§ **Objective**
Starting at the first line of the data below, write out each line exactly until you reach the line containing "obj.parent = empty", and include that line too.

§ **Dataset content**
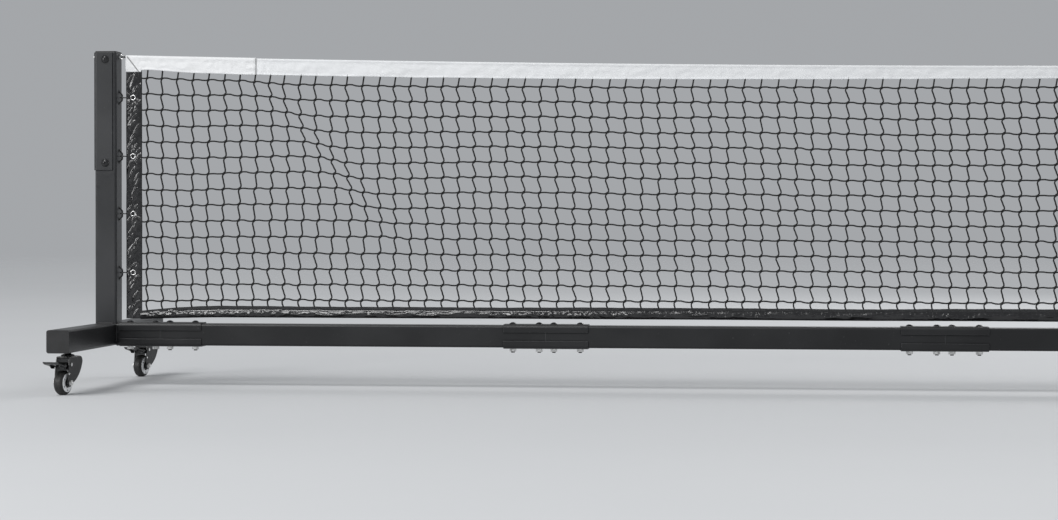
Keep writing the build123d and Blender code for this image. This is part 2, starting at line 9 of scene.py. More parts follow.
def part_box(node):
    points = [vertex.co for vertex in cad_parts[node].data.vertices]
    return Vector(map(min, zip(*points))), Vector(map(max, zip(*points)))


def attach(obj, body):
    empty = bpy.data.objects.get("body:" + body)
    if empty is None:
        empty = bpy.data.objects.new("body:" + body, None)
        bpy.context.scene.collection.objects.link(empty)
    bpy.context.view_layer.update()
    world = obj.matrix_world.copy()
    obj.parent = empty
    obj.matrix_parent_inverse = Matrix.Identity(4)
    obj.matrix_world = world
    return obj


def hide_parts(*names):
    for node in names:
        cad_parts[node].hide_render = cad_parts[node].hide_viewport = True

§ **Output**
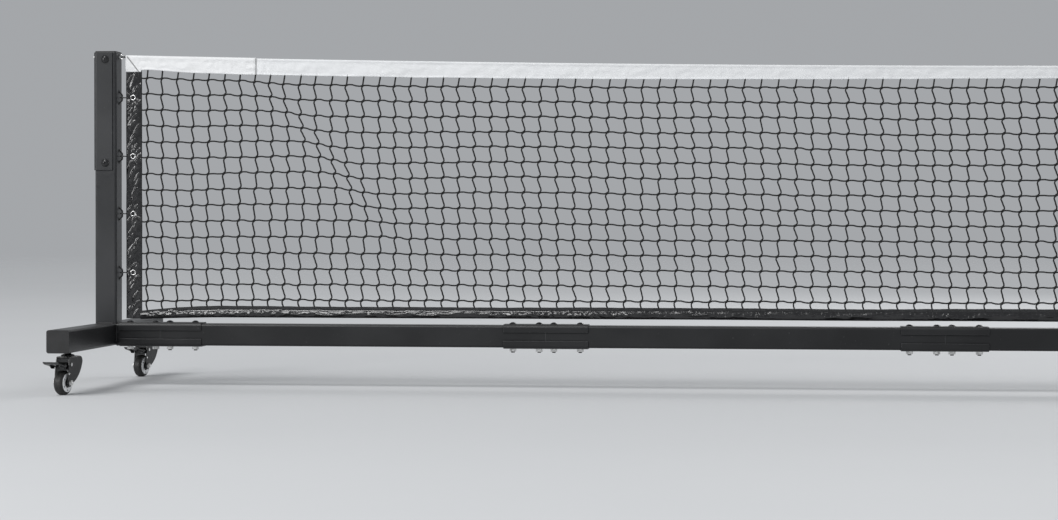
Keep writing the build123d and Blender code for this image. This is part 2, starting at line 9 of scene.py. More parts follow.
def part_box(node):
    points = [vertex.co for vertex in cad_parts[node].data.vertices]
    return Vector(map(min, zip(*points))), Vector(map(max, zip(*points)))


def attach(obj, body):
    empty = bpy.data.objects.get("body:" + body)
    if empty is None:
        empty = bpy.data.objects.new("body:" + body, None)
        bpy.context.scene.collection.objects.link(empty)
    bpy.context.view_layer.update()
    world = obj.matrix_world.copy()
    obj.parent = empty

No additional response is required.